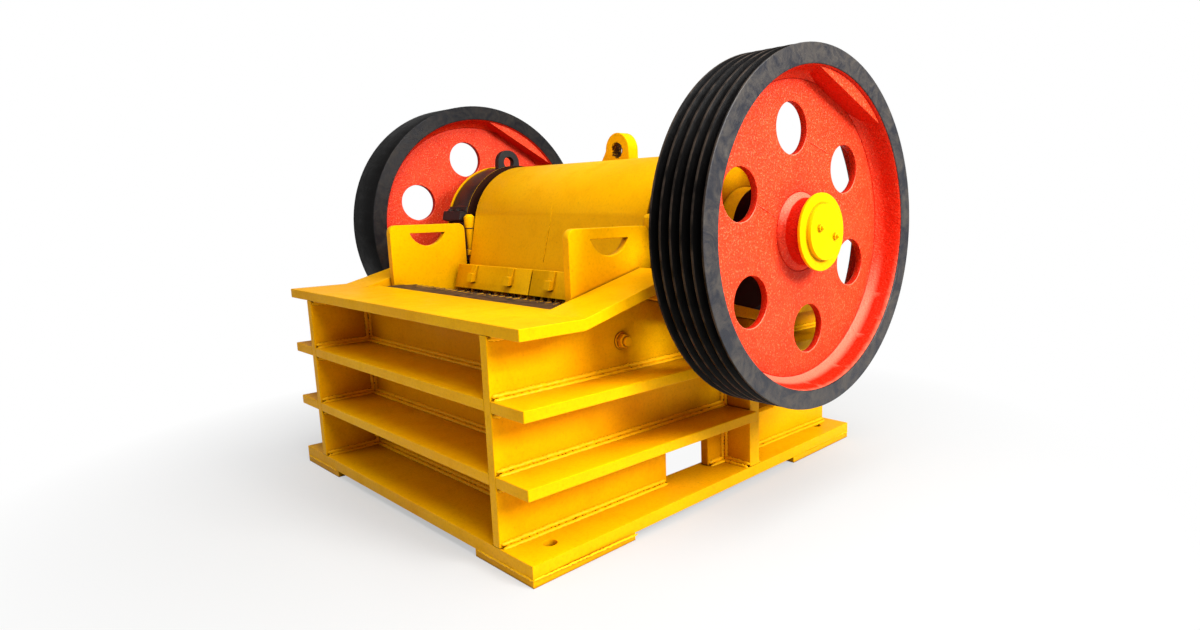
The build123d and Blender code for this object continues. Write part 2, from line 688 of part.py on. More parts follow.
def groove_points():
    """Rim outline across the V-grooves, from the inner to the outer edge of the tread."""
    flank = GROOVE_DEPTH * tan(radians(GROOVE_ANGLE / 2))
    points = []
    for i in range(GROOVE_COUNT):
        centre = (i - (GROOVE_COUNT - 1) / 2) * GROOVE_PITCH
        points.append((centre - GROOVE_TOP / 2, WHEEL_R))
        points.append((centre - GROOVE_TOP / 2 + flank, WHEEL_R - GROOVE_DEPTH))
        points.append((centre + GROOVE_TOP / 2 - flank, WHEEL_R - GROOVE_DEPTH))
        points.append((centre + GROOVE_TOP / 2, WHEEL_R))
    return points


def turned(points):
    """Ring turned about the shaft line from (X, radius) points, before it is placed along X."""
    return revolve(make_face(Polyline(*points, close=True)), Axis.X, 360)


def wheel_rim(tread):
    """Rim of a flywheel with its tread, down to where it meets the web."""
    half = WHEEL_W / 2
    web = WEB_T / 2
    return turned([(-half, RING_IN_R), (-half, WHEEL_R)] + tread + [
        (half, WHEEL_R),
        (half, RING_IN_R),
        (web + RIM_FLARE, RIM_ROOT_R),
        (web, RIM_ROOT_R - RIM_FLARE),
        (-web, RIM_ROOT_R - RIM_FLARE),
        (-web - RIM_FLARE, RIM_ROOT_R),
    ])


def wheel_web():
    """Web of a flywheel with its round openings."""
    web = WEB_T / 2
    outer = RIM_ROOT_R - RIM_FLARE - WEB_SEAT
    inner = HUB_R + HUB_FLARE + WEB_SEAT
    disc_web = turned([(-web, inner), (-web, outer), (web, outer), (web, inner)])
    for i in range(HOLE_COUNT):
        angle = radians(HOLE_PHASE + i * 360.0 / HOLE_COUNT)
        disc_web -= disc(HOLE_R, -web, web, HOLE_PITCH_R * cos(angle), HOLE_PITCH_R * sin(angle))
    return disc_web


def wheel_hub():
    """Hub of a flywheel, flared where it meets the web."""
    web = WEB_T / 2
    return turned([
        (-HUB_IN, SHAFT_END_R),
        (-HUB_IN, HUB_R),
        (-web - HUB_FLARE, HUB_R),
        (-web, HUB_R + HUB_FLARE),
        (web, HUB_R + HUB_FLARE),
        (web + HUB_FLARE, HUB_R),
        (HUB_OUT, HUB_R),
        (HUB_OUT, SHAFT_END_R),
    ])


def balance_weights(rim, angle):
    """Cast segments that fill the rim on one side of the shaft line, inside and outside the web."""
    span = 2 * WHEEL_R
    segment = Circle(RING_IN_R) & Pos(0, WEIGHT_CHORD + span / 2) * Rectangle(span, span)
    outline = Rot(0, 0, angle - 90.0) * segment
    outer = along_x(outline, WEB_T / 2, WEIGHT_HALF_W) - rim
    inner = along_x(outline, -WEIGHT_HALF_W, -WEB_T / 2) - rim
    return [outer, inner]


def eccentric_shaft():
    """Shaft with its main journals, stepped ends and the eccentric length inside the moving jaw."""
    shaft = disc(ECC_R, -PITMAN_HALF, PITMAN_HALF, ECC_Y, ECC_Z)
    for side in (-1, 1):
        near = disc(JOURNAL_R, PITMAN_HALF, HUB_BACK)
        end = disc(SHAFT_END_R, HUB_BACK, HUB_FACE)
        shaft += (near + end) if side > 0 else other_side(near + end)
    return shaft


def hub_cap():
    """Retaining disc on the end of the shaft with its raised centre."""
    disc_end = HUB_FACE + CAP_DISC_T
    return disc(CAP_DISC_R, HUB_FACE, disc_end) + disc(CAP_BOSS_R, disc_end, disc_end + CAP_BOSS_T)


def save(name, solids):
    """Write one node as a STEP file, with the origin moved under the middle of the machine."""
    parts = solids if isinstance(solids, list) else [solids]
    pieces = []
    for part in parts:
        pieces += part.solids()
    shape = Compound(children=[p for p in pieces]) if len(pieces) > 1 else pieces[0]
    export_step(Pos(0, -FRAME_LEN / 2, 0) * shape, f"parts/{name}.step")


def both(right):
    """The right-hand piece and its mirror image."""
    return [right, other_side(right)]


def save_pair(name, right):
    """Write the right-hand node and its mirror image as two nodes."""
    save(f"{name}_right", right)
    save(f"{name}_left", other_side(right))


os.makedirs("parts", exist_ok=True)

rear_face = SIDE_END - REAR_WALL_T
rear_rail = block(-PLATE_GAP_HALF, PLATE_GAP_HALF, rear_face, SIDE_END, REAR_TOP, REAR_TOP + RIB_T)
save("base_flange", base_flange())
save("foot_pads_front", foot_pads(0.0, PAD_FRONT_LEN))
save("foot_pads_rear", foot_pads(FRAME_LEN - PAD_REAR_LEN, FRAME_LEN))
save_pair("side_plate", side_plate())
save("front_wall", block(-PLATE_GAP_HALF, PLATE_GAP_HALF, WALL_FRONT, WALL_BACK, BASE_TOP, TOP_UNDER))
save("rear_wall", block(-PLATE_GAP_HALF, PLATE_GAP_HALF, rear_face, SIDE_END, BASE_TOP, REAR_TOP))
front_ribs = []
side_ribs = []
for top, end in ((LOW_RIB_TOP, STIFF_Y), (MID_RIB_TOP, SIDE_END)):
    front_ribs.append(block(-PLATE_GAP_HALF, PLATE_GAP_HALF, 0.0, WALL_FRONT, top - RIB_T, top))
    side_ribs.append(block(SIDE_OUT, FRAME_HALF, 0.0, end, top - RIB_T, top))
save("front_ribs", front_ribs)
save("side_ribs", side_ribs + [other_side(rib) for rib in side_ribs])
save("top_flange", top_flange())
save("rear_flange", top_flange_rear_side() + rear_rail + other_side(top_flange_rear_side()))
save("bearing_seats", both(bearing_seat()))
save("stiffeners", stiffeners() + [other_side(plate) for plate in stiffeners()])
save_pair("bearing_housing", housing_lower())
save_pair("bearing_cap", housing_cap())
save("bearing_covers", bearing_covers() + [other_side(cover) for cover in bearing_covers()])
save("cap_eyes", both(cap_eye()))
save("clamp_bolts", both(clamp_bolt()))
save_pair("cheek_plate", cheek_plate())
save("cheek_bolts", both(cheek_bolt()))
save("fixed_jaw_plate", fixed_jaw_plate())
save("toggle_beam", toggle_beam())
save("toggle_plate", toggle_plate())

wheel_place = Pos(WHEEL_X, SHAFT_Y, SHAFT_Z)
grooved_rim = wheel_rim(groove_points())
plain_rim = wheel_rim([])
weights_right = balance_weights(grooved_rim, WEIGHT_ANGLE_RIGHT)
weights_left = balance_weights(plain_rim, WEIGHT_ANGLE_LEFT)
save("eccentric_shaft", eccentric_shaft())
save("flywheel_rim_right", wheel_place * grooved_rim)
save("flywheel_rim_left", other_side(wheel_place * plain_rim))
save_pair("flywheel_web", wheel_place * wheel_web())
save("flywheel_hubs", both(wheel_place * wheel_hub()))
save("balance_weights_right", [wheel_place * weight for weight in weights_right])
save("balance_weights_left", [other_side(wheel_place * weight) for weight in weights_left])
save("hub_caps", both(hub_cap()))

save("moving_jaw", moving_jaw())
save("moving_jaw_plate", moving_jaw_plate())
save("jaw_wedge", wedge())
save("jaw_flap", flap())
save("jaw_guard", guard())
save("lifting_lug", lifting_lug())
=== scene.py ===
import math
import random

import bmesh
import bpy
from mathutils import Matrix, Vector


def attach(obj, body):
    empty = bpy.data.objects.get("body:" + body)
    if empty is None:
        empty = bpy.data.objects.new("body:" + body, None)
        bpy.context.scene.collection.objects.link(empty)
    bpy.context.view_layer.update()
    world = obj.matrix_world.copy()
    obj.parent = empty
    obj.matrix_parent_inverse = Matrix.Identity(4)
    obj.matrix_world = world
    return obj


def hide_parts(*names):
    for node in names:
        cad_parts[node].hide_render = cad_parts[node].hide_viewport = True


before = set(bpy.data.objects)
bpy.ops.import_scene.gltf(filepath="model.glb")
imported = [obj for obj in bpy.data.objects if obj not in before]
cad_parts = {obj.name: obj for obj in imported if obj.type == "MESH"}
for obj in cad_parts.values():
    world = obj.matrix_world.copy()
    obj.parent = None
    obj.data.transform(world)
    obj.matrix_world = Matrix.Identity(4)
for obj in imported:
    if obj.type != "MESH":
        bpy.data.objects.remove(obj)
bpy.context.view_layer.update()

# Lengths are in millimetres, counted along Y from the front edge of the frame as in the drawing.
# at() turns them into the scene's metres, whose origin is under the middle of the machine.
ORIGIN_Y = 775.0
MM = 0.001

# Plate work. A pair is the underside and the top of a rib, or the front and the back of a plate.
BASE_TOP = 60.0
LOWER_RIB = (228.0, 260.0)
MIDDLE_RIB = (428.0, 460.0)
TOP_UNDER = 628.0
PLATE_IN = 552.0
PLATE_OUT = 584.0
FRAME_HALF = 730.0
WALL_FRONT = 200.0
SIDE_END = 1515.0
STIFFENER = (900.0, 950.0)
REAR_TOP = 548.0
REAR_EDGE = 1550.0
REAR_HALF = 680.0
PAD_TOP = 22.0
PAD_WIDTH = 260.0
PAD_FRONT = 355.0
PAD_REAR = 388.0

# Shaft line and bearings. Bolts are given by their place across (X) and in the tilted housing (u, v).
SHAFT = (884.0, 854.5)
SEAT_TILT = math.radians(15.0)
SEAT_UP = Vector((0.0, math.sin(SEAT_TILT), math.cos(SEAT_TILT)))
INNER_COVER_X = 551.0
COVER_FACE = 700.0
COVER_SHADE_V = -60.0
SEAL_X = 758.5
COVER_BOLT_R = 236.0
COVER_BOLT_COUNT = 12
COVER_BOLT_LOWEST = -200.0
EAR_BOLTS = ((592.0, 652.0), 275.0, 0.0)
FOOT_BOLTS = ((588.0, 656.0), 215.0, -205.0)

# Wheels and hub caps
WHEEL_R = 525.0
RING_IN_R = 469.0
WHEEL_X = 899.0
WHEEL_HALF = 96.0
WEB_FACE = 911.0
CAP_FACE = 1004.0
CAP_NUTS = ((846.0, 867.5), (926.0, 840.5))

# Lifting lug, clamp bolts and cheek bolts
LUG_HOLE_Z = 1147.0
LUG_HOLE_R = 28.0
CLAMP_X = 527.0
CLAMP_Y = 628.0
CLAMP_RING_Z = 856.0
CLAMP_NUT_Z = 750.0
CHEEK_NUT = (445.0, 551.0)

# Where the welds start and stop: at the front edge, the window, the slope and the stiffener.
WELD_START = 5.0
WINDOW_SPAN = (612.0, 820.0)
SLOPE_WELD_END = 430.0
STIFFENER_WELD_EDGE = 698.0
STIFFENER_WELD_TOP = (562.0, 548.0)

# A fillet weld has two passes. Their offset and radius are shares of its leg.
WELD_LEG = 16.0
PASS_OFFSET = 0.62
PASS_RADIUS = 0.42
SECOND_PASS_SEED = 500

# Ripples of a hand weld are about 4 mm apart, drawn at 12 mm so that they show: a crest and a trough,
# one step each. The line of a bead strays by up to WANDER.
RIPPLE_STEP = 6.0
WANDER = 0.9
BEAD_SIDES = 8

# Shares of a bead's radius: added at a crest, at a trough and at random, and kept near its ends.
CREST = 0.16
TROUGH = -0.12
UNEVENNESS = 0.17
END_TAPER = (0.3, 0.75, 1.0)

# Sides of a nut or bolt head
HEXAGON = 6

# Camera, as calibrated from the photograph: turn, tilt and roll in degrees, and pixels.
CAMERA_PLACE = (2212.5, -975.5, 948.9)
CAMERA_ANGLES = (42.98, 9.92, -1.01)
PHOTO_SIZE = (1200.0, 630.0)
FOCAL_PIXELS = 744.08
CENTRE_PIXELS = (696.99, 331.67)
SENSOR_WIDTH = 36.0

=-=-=

## EXERCISE
Go through the listing above and locate each line that holds the word "update". Copy those lines.

## SOLUTION FOR THIS PROBLEM
    bpy.context.view_layer.update()
bpy.context.view_layer.update()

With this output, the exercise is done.